Driving in it at night is not recommended. I’m ludicrously light sensitive and it has a little button on the front. You hold it down to switch the heating on and off and then you press it to cycle between three heat modes and the button lights up in red, white or blue to show which one you’re on. In a car in the dark, that little light is blinding. Depending on how you are with light, it might not bother you but for me, it totally whited-out my vision in my left eye. It also misted up the car. My car does have a habit of misting up as soon as I put my body heat in it. I get in the car after work and the car is clear and by the time I’ve reversed out of my space and got to the gate, it’s misted. Add body heat and heated jacket and the entire car mists over. The rear view mirror did it. I know that’s a possibility because I know heated mirrors exist. I don’t have anything so exotic in my little orange Panda but I think my dad has a heated mirror. But my dashboard misted up! I didn’t know that was a thing and I had no way to clear it. My fans can’t blow in that direction. So wearing a heated jacket in the car on a cold morning is not a great idea. I don’t tend to drive in outer layers anyway, they’re too bulky.

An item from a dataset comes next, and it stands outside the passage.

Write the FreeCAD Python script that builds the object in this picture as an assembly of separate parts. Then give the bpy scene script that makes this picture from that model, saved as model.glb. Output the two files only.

Next test was in York in the evenings. It was far too warm to wear it during the day. I got hot & sweaty walking to my apartment from the station but it was pleasant to wear to walk back from the pub on Friday night and it was a delight to throw on over pyjamas on Saturday night to run downstairs to the shop late in the evening. The less you wear under it, the warmer it feels because then you can feel that warmth directly on your skin. It’s eye-catching – no one can miss that LED button on the front and everyone who’s seen it has been delighted to hear that such a thing exists.
I haven’t worn it in proper rain yet but so far it strikes me as being about as water-resistant as my softshell jacket. I think it’s more than waterproof enough for my needs but I suspect I wouldn’t want to be wearing it for long cold wet hours where I’d be risking hypothermia. Also, it’s a lithium battery and I know from my caving days what happens when lithium batteries get water in them. I think it would probably stand up to pretty much everything everyday circumstances could throw at it but I don’t think I’d want to wear it for proper all-day or multi-day hiking in the mountains.
I wore it in Switzerland as well, so it’s now had a test in the snow of the reasonably-high Alps in winter. The results are much the same – it’s lovely and toasty but you can only really feel it when you’re not wearing much underneath, which makes it quite good for hiking.You can wear your base layer and a t-shirt underneath so you don’t sweat through too many layers and then in the event of getting cold, or stopping to sit on a bench for lunch for an hour, you can switch it on and warm up. It means you can control your temperature quite efficiency with minimal bulk, provided you don’t mind the weight of the battery pack in the pocket and remembering to charge it.
I think the real test would probably be standing out in the snow in the extremes of northern Europe, waiting for the Northern Lights until gone midnight, which is what I immediately envisioned when the thing first materialised in the office. I suspect I’d be the only person steadily removing layers until I could feel the heat. The company does heated gloves and socks too and the socks would certainly be useful for that Northern Lights hunt. They’re £40 and they’re powered by a separate battery which sits in a little pocket at the top of the socks. Right now, I think heated socks would be excessive but next time I find myself in a Lapland winter, I might well rethink that. I own a pair of heated insoles but they give out very little heat and they have separate battery packs which are strapped to my ankles with velcro and some things are just too ludicrous. I wouldn’t consider the gloves. Partly because they’re £60 and partly because they’re proper bulky ski-style gloves that I wouldn’t be able to do anything in.
In conclusion, I knew from the minute I laid eyes on it that I’d love this jacket and recommend it to everyone and after a few wears, I was right. If you get cold easily or you’re going somewhere cold, there’s no better investment.